| Task description |
Search the material for the string "modifiers" and copy each line where it occurs.

++++

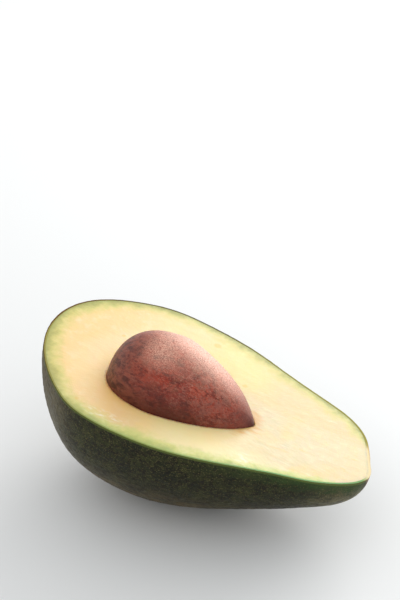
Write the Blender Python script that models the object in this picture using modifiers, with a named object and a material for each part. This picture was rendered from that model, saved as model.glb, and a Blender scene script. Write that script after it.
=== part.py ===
"""Half of a ripe avocado with its seed, cut lengthways and lying on its skin.

Metres, +Z up. The half is modelled along its own axis, with the stem end at +X and the cut face
on the plane Z = 0, and is then leaned into the pose that it rests in. The origin is the centre of
the small flat spot that it rests on.
"""
import math

import bmesh
import bpy
import numpy as np
from mathutils import Euler, Matrix, Vector

MM = 0.001

# Outline of the cut face, from the blossom end (-X) past the belly and the neck to the stem end
LENGTH = 112 * MM
BLOSSOM_OFFSET = 7.4 * MM
BLOSSOM_FULLNESS = 20.5 * MM
BELLY_AT = -14.2 * MM
BELLY_RADIUS = 34.9 * MM
BELLY_TO_BLOSSOM = 22.5 * MM
BELLY_TO_NECK = 18.5 * MM
NECK_AT = 39.8 * MM
NECK_RADIUS = 19.6 * MM
NECK_TAPER = math.radians(21.3)
NECK_TO_BELLY = 24.8 * MM
NECK_TO_STEM = 14.4 * MM
STEM_OFFSET = -0.4 * MM
STEM_SLANT = math.radians(29.4)
STEM_FULLNESS = 9.1 * MM
DEPTH_RATIO = 1.11

# Seed: a turned teardrop, blunt towards the blossom end and pointed towards the stem end
SEED_LENGTH = 49.2 * MM
SEED_RADIUS = 16.1 * MM
SEED_WIDEST_AT = -5.9 * MM
SEED_BLUNT_FULLNESS = 11.5 * MM
SEED_WIDEST_TO_BLUNT = 9.1 * MM
SEED_WIDEST_TO_TIP = 4.1 * MM
SEED_TIP_FULLNESS = 14.6 * MM
SEED_TIP_ANGLE = math.radians(48.7)
SEED_CENTRE = Vector((-5.2, -4.4, -0.4)) * MM

# Thicknesses, and the clearance between touching pieces
SKIN_THICKNESS = 1.0 * MM
CLEARANCE = 0.3 * MM

# Resting pose: the stem end and the far side hang a little lower than the rest of the cut face
STEM_END_DROP = math.radians(11.15)
FAR_SIDE_DROP = math.radians(2.5)
FLAT_SPOT_DEPTH = 0.35 * MM

# Fineness of the meshes
STATIONS_BY_STRETCH = (14, 15, 13)
FRUIT_SIDES = 40
FIRST_STATION = 0.3
SEED_PROFILE_STEPS = 14
SEED_SIDES = 36
FINE_STEPS = 300
SHARP_ANGLE = math.radians(40)
CUTTER_SIZE = 0.3


def bezier(start, handle_out, handle_in, end, shares):
    """Points of one cubic curve at the given shares of its parameter."""
    s = np.asarray(shares)[:, None]
    corners = [np.asarray(point, float) for point in (start, handle_out, handle_in, end)]
    weights = ((1 - s) ** 3, 3 * s * (1 - s) ** 2, 3 * s ** 2 * (1 - s), s ** 3)
    return sum(weight * corner for weight, corner in zip(weights, corners))


def side_outline(side, stretch_shares):
    """One long side of the cut face (+1 far, -1 near), as three stretches of curve."""
    blossom = np.array([-LENGTH / 2, BLOSSOM_OFFSET])
    belly = np.array([BELLY_AT, side * BELLY_RADIUS])
    neck = np.array([NECK_AT, side * NECK_RADIUS])
    stem = np.array([LENGTH / 2, STEM_OFFSET])
    along = np.array([1.0, 0.0])
    outward = np.array([0.0, side])
    taper = np.array([math.cos(NECK_TAPER), -side * math.sin(NECK_TAPER)])
    slant = side * np.array([-math.sin(STEM_SLANT), math.cos(STEM_SLANT)])
    stretches = (
        (blossom, blossom + BLOSSOM_FULLNESS * outward, belly - BELLY_TO_BLOSSOM * along, belly),
        (belly, belly + BELLY_TO_NECK * along, neck - NECK_TO_BELLY * taper, neck),
        (neck, neck + NECK_TO_STEM * taper, stem + STEM_FULLNESS * slant, stem),
    )
    parts = [bezier(*points, shares) for points, shares in zip(stretches, stretch_shares)]
    return np.concatenate(parts)


def station_shares():
    """Where the rings lie on each stretch: a short step in from both ends, even between."""
    blossom_steps, middle_steps, stem_steps = STATIONS_BY_STRETCH
    return (
        (np.arange(blossom_steps) + FIRST_STATION) / (blossom_steps - 1 + FIRST_STATION),
        np.arange(1, middle_steps + 1) / middle_steps,
        np.arange(1, stem_steps + 1) / (stem_steps + FIRST_STATION),
    )


def fruit_rings(shares, angles, swell=1.0):
    """Points of the whole fruit: an elliptic ring across it at each station of the outline."""
    far = side_outline(1, shares)
    near = side_outline(-1, shares)
    middle = (far + near) / 2
    half_width = (far - near) / 2
    depth = DEPTH_RATIO * np.linalg.norm(half_width, axis=1)
    rings = np.empty((len(far), len(angles), 3))
    across = swell * np.cos(angles)[None, :, None]
    rings[..., :2] = middle[:, None] + half_width[:, None] * across
    rings[..., 2] = -swell * depth[:, None] * np.sin(angles)[None]
    return rings


def lowest_point(lean):
    """The lowest point of the leaned fruit, read from a fine grid on its curves."""
    fine = np.linspace(0.0, 1.0, FINE_STEPS)
    angles = np.linspace(0.0, math.pi, FINE_STEPS)
    points = fruit_rings((fine, fine, fine), angles).reshape(-1, 3)
    heights = points @ np.array(lean.to_matrix())[2]
    return Vector(points[int(np.argmin(heights))])


def new_object(name, mesh, collection):
    """Link a new object for a mesh to a collection."""
    thing = bpy.data.objects.new(name, mesh)
    collection.objects.link(thing)
    return thing


def fruit_object(name, collection):
    """The whole fruit as a closed loft, with the cut plane halfway between two rows of points."""
    half_step = math.pi / FRUIT_SIDES
    angles = half_step + np.arange(FRUIT_SIDES) * 2 * half_step
    rings = fruit_rings(station_shares(), angles, swell=1 / math.cos(half_step))
    mesh = bpy.data.meshes.new(name)
    shape = bmesh.new()
    loops = [[shape.verts.new(point) for point in ring] for ring in rings]
    for first, second in zip(loops, loops[1:]):
        for step in range(FRUIT_SIDES):
            after = (step + 1) % FRUIT_SIDES
            shape.faces.new((first[step], first[after], second[after], second[step]))
    shape.faces.new(loops[0])
    shape.faces.new(loops[-1])
    bmesh.ops.recalc_face_normals(shape, faces=shape.faces)
    shape.to_mesh(mesh)
    shape.free()
    return new_object(name, mesh, collection)


def seed_object(name, collection):
    """The seed: its half profile turned round its long axis, with the pointed tip at +X."""
    half = SEED_LENGTH / 2
    blunt = np.array([0.0, -half])
    widest = np.array([SEED_RADIUS, SEED_WIDEST_AT])
    tip = np.array([0.0, half])
    up = np.array([0.0, 1.0])
    outward = np.array([1.0, 0.0])
    tip_side = np.array([math.sin(SEED_TIP_ANGLE), -math.cos(SEED_TIP_ANGLE)])
    shares = np.linspace(0.0, 1.0, SEED_PROFILE_STEPS + 1)
    upper = bezier(tip, tip + SEED_TIP_FULLNESS * tip_side,
                   widest + SEED_WIDEST_TO_TIP * up, widest, shares)
    lower = bezier(widest, widest - SEED_WIDEST_TO_BLUNT * up,
                   blunt + SEED_BLUNT_FULLNESS * outward, blunt, shares[1:])
    profile = [(radius, 0.0, height) for radius, height in np.concatenate((upper, lower))]
    mesh = bpy.data.meshes.new(name)
    mesh.from_pydata(profile, [(i, i + 1) for i in range(len(profile) - 1)], [])
    seed = new_object(name, mesh, collection)
    turn = seed.modifiers.new("turned", "SCREW")
    turn.axis = "Z"
    turn.steps = SEED_SIDES
    turn.render_steps = SEED_SIDES
    turn.use_merge_vertices = True
    turn.merge_threshold = 0.00001
    seed.location = SEED_CENTRE
    seed.rotation_euler = (0.0, math.radians(90), 0.0)
    return seed


def box_cutter(name, centre, collection):
    """A large box that takes away everything inside it."""
    mesh = bpy.data.meshes.new(name)
    shape = bmesh.new()
    bmesh.ops.create_cube(shape, size=CUTTER_SIZE)
    shape.to_mesh(mesh)
    shape.free()
    cutter = new_object(name, mesh, collection)
    cutter.location = centre
    return cutter


def hide_cutter(cutter):
    """Show a cutter as wires only."""
    cutter.hide_render = True
    cutter.display_type = "WIRE"


def grow(thing, distance):
    """Move a surface outwards along its normals, or inwards where the distance is negative."""
    offset = thing.modifiers.new("offset", "DISPLACE")
    offset.direction = "NORMAL"
    offset.mid_level = 0.0
    offset.strength = distance


def cut(thing, cutter):
    """Take a cutter away from a piece."""
    boolean = thing.modifiers.new(cutter.name, "BOOLEAN")
    boolean.operation = "DIFFERENCE"
    boolean.solver = "EXACT"
    boolean.object = cutter


def apply_shape(thing):
    """Apply a piece's modifiers, and shade it smooth up to its cut edges."""
    depsgraph = bpy.context.evaluated_depsgraph_get()
    mesh = bpy.data.meshes.new_from_object(thing.evaluated_get(depsgraph))
    mesh.name = thing.name
    thing.modifiers.clear()
    thing.data = mesh
    mesh.shade_smooth()
    mesh.set_sharp_from_angle(angle=SHARP_ANGLE)


def paint(thing, colour, roughness):
    """Give a piece its own Principled material."""
    material = bpy.data.materials.new(thing.name)
    material.use_nodes = True
    shader = material.node_tree.nodes["Principled BSDF"]
    shader.inputs["Base Color"].default_value = (*colour, 1.0)
    shader.inputs["Roughness"].default_value = roughness
    shader.inputs["Metallic"].default_value = 0.0
    thing.data.materials.clear()
    thing.data.materials.append(material)


def resting_frame(collection):
    """The empty that leans the half and sets its flat spot on the origin."""
    lean = Euler((-FAR_SIDE_DROP, STEM_END_DROP, 0.0))
    foot = lean.to_matrix() @ lowest_point(lean) + Vector((0.0, 0.0, FLAT_SPOT_DEPTH))
    frame = new_object("resting_frame", None, collection)
    frame.rotation_euler = lean
    frame.location = -foot
    return frame


def build_skin(collection, knife, floor):
    """The skin: a thin shell, cut open at the face and flat where it rests."""
    skin = fruit_object("skin", collection)
    shell = skin.modifiers.new("thickness", "SOLIDIFY")
    shell.thickness = SKIN_THICKNESS
    shell.offset = -1.0
    cut(skin, knife)
    cut(skin, floor)
    return skin


def build_flesh(collection, knife, hollow):
    """The flesh: fills the skin, with the hollow that the seed sits in."""
    flesh = fruit_object("flesh", collection)
    grow(flesh, -(SKIN_THICKNESS + CLEARANCE))
    cut(flesh, knife)
    cut(flesh, hollow)
    return flesh


def main():
    for thing in list(bpy.data.objects):
        bpy.data.objects.remove(thing, do_unlink=True)

    parts = bpy.data.collections.new("avocado_half")
    cutters = bpy.data.collections.new("cutters")
    bpy.context.scene.collection.children.link(parts)
    bpy.context.scene.collection.children.link(cutters)

    frame = resting_frame(parts)
    knife = box_cutter("knife", (0.0, 0.0, CUTTER_SIZE / 2), cutters)
    floor = box_cutter("floor", (0.0, 0.0, -CUTTER_SIZE / 2), cutters)
    hollow = seed_object("seed_hollow", cutters)
    grow(hollow, CLEARANCE)

    skin = build_skin(parts, knife, floor)
    flesh = build_flesh(parts, knife, hollow)
    seed = seed_object("seed", parts)
    for thing in (skin, flesh, seed, knife, hollow):
        thing.parent = frame
    for cutter in (knife, floor, hollow):
        hide_cutter(cutter)
    for thing in (skin, flesh, seed):
        apply_shape(thing)

    paint(skin, (0.022, 0.034, 0.014), 0.42)
    paint(flesh, (0.86, 0.74, 0.36), 0.38)
    paint(seed, (0.22, 0.070, 0.042), 0.40)


main()
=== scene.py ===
"""The looks of the avocado half: fine skin, cut flesh and seed, on a pale floor in soft light.

The shapes follow the part's own curves, more finely, with the relief that its solids leave out.
They are worked out in millimetres along the fruit's own axes (+X to the stem end, +Y to the far
side, the cut face on Z = 0), and are then leaned into the part's resting pose in metres.
"""
import math

import bmesh
import bpy
import numpy as np
from mathutils import Euler, Matrix, Vector, kdtree, noise


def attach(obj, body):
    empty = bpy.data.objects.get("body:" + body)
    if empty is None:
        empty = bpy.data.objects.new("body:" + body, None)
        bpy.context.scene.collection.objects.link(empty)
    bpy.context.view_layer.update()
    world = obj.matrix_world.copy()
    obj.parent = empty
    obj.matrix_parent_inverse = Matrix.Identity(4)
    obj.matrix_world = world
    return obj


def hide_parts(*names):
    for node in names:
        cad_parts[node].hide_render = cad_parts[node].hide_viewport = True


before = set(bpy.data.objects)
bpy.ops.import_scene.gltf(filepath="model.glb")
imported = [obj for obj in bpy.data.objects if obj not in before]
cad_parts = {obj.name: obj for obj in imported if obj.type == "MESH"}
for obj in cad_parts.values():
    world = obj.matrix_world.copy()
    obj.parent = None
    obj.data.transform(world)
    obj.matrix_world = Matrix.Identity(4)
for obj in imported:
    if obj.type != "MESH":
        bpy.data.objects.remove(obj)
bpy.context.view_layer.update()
MM = 0.001

# Outline of the cut face, from the blossom end past the belly and the neck to the stem end
LENGTH = 112.0
BLOSSOM_OFFSET = 7.4
BLOSSOM_FULLNESS = 20.5
BELLY_AT = -14.2
BELLY_RADIUS = 34.9
BELLY_TO_BLOSSOM = 22.5
BELLY_TO_NECK = 18.5
NECK_AT = 39.8
NECK_RADIUS = 19.6
NECK_TAPER = math.radians(21.3)
NECK_TO_BELLY = 24.8
NECK_TO_STEM = 14.4
STEM_OFFSET = -0.4
STEM_SLANT = math.radians(29.4)
STEM_FULLNESS = 9.1
DEPTH_RATIO = 1.11
SKIN_THICKNESS = 1.0
# Where each side is fuller or leaner than its curve: place along the fruit, reach, amount
FAR_SWELLS = ((-27.0, 15.0, 1.8), (15.0, 9.0, -0.4), (39.0, 10.0, 1.1))
NEAR_SWELLS = ((-31.0, 10.0, 1.3), (2.0, 26.0, 1.1), (43.0, 8.0, 0.6))
# These swells fade out over this length before either end
SWELLS_FADE = 5.0
# The stem end reaches further at this place across it, with this reach, by this amount
STEM_SWELL = (2.5, 7.0, 0.65)
# That swell sets in between these places along the fruit
STEM_SWELL_RANGE = (46.0, 54.0)
# The underside is shallower than its curve there: place along the fruit, reach, share of the depth
STEM_SHALLOW = (45.0, 7.0, 0.07)

# Seed: a turned teardrop, pointed towards the stem end
SEED_LENGTH = 49.2
SEED_RADIUS = 16.1
SEED_WIDEST_AT = -5.9
SEED_BLUNT_FULLNESS = 12.4
SEED_WIDEST_TO_BLUNT = 9.1
SEED_WIDEST_TO_TIP = 4.1
SEED_TIP_FULLNESS = 13.4
SEED_TIP_ANGLE = math.radians(60.0)
SEED_CENTRE = np.array((-4.9, -4.4, 0.1))
SEED_LEAN = math.radians(2.2)
SEED_CLEARANCE = 0.03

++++

| Exercise result |
Write the Blender Python script that models the object in this picture using modifiers, with a named object and a material for each part. This picture was rendered from that model, saved as model.glb, and a Blender scene script. Write that script after it.
    turn = seed.modifiers.new("turned", "SCREW")
    offset = thing.modifiers.new("offset", "DISPLACE")
    boolean = thing.modifiers.new(cutter.name, "BOOLEAN")
    """Apply a piece's modifiers, and shade it smooth up to its cut edges."""
    thing.modifiers.clear()
    shell = skin.modifiers.new("thickness", "SOLIDIFY")